Work instructions.
Beginning with the line that contains "0.73), 0.35, 0.0)" and ending with the line that contains "zip(*points))), Vector(map(max, zip(*points)))", reproduce each line exactly; include both and add nothing.

Data in this exercise.
+++++

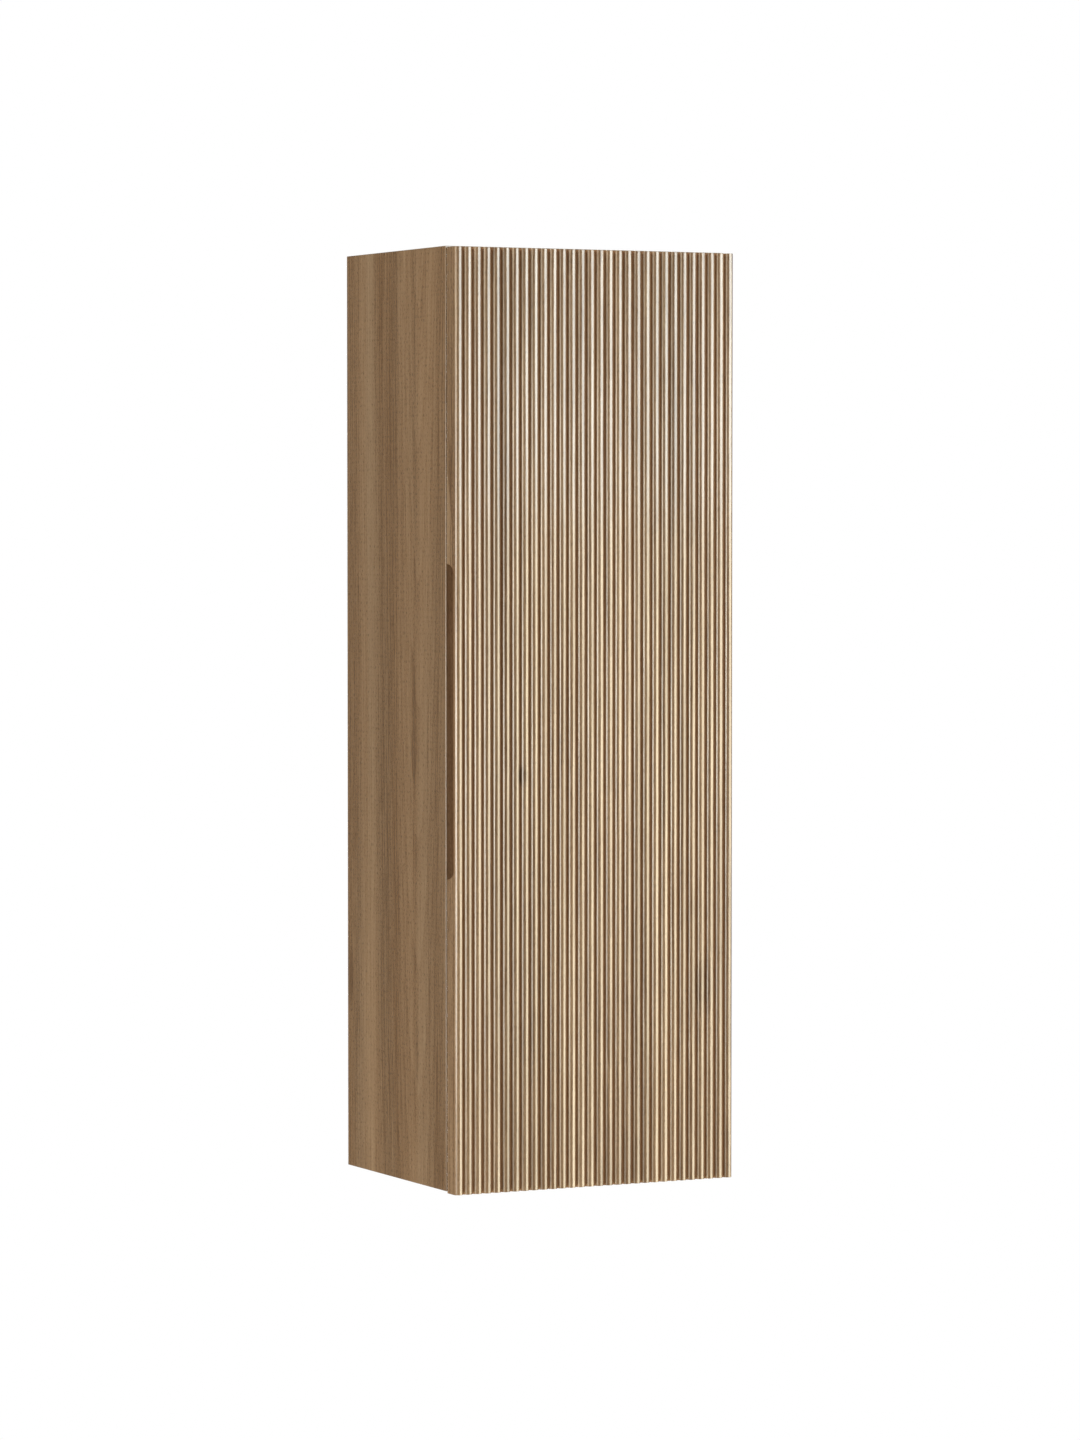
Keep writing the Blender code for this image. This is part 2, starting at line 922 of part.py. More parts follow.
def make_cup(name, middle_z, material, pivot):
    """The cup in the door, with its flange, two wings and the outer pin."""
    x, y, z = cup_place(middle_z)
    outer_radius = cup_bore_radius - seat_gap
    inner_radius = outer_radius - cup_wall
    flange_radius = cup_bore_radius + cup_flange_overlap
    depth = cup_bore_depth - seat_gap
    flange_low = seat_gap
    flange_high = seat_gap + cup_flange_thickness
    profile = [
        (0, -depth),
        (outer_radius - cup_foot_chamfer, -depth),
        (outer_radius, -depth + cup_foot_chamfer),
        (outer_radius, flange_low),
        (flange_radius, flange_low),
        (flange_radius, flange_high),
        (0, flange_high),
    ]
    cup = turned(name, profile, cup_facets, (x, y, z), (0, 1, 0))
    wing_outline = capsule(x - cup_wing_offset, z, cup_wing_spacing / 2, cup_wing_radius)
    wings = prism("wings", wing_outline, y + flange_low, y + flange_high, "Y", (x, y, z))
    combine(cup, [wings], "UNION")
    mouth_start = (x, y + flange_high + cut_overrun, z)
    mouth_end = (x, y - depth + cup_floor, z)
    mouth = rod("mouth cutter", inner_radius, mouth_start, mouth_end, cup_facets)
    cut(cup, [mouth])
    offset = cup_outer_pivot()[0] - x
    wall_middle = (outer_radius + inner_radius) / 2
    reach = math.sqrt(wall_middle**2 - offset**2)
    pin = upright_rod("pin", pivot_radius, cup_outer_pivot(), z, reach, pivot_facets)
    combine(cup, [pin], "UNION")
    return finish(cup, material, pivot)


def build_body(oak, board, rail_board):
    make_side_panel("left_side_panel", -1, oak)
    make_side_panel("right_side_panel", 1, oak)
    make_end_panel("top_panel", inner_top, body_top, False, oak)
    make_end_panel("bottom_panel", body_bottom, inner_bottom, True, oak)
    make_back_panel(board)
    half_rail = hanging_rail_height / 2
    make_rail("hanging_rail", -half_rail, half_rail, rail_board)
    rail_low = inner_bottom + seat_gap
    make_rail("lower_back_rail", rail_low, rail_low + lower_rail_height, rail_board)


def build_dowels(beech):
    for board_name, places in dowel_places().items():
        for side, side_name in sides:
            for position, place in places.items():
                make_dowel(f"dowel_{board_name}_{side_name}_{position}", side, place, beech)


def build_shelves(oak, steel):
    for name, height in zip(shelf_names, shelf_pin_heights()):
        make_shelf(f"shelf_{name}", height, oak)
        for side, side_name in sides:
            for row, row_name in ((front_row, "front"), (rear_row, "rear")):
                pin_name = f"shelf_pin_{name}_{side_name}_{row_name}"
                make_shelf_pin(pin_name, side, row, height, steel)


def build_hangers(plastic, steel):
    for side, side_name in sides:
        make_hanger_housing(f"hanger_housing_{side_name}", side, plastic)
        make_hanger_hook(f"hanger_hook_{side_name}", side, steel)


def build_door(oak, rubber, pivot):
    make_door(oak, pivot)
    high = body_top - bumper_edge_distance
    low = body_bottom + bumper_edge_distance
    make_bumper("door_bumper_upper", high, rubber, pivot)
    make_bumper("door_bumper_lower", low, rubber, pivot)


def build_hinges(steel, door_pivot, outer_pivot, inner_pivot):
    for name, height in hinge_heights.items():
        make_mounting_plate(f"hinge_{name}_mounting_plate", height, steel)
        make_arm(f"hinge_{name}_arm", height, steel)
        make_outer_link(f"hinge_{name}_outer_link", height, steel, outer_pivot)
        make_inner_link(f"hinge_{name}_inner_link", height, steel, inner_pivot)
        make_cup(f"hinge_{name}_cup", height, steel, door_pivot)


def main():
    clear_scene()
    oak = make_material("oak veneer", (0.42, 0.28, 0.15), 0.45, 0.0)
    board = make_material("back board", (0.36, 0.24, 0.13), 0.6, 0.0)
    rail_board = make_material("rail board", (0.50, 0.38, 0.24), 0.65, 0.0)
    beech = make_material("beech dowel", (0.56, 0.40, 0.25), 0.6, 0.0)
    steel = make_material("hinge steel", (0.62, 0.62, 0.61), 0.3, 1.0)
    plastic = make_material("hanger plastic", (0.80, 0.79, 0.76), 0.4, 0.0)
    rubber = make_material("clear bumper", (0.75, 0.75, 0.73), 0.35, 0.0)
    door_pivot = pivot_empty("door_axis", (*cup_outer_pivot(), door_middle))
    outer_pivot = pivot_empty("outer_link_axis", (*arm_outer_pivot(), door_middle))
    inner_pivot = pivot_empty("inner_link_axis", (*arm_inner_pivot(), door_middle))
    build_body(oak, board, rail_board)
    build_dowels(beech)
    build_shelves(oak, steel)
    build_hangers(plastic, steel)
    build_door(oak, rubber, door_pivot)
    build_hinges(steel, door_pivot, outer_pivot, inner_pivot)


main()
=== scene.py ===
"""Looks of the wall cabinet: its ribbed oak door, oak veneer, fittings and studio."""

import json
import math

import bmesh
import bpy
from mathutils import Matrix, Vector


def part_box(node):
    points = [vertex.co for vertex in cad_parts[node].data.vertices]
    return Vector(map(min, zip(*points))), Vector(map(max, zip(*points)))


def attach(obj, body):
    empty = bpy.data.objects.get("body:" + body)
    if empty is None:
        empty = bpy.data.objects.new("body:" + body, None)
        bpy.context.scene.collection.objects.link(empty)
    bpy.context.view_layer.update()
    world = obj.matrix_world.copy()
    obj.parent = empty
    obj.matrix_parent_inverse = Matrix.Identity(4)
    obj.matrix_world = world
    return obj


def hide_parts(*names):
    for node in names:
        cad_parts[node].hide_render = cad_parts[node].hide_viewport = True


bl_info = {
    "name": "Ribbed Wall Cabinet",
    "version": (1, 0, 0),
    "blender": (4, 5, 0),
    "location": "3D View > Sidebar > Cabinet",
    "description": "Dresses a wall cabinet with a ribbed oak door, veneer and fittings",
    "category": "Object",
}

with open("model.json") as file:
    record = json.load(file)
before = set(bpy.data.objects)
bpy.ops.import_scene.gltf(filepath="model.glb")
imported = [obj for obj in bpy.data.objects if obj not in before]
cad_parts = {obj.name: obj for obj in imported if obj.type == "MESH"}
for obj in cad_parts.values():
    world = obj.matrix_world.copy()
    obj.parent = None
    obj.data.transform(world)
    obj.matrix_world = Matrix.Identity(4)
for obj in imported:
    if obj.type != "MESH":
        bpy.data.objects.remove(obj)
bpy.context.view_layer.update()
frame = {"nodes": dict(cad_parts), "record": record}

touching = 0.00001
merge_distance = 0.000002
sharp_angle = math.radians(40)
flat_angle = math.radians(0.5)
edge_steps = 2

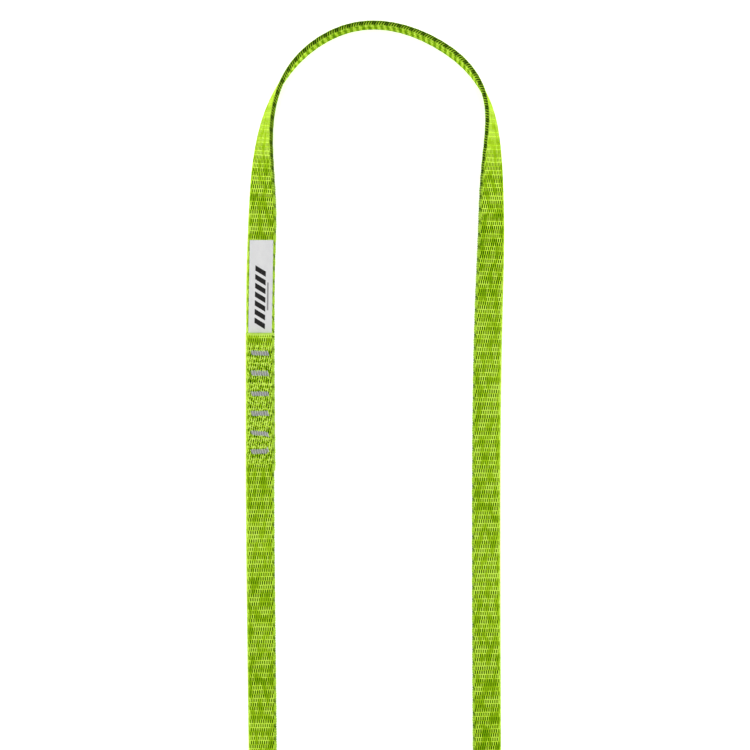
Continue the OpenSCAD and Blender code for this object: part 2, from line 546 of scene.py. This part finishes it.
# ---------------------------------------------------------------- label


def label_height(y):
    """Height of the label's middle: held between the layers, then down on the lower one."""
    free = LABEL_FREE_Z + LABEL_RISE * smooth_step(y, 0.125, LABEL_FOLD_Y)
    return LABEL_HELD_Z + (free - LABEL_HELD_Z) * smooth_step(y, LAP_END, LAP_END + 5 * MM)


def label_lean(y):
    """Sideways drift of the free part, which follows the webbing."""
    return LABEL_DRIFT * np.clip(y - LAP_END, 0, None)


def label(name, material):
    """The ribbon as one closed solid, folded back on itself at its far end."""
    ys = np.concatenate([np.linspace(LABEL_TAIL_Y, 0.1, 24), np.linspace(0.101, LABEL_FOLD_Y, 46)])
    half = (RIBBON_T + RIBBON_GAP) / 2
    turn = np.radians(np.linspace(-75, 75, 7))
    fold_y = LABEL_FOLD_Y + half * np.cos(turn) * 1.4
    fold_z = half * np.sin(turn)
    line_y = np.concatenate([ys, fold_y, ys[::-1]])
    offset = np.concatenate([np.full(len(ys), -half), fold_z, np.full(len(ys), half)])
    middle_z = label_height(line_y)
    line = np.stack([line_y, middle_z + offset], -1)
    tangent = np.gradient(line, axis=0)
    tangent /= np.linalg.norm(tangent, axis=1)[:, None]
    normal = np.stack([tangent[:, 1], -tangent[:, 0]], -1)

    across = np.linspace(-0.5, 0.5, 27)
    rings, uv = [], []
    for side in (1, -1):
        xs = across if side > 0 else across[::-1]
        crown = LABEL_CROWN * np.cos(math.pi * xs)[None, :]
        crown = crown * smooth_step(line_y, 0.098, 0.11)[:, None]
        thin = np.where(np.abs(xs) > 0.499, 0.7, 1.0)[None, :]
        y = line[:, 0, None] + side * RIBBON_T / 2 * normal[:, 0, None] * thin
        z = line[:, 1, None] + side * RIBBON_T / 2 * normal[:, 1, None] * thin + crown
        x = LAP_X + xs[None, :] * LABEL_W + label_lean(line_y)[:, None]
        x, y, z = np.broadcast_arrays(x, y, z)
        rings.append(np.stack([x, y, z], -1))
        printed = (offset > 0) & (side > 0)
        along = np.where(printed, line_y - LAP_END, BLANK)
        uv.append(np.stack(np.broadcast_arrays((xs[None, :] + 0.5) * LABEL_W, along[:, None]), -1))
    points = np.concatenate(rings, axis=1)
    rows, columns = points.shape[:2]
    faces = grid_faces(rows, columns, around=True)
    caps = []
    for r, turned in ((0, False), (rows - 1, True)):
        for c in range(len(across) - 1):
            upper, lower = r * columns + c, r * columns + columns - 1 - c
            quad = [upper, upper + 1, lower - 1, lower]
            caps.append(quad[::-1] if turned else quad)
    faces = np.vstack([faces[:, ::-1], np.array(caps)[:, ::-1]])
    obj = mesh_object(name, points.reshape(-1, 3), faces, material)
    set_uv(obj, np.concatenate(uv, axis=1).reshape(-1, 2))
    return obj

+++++

Correct response.
    rubber = make_material("clear bumper", (0.75, 0.75, 0.73), 0.35, 0.0)
    door_pivot = pivot_empty("door_axis", (*cup_outer_pivot(), door_middle))
    outer_pivot = pivot_empty("outer_link_axis", (*arm_outer_pivot(), door_middle))
    inner_pivot = pivot_empty("inner_link_axis", (*arm_inner_pivot(), door_middle))
    build_body(oak, board, rail_board)
    build_dowels(beech)
    build_shelves(oak, steel)
    build_hangers(plastic, steel)
    build_door(oak, rubber, door_pivot)
    build_hinges(steel, door_pivot, outer_pivot, inner_pivot)


main()
=== scene.py ===
"""Looks of the wall cabinet: its ribbed oak door, oak veneer, fittings and studio."""

import json
import math

import bmesh
import bpy
from mathutils import Matrix, Vector


def part_box(node):
    points = [vertex.co for vertex in cad_parts[node].data.vertices]
    return Vector(map(min, zip(*points))), Vector(map(max, zip(*points)))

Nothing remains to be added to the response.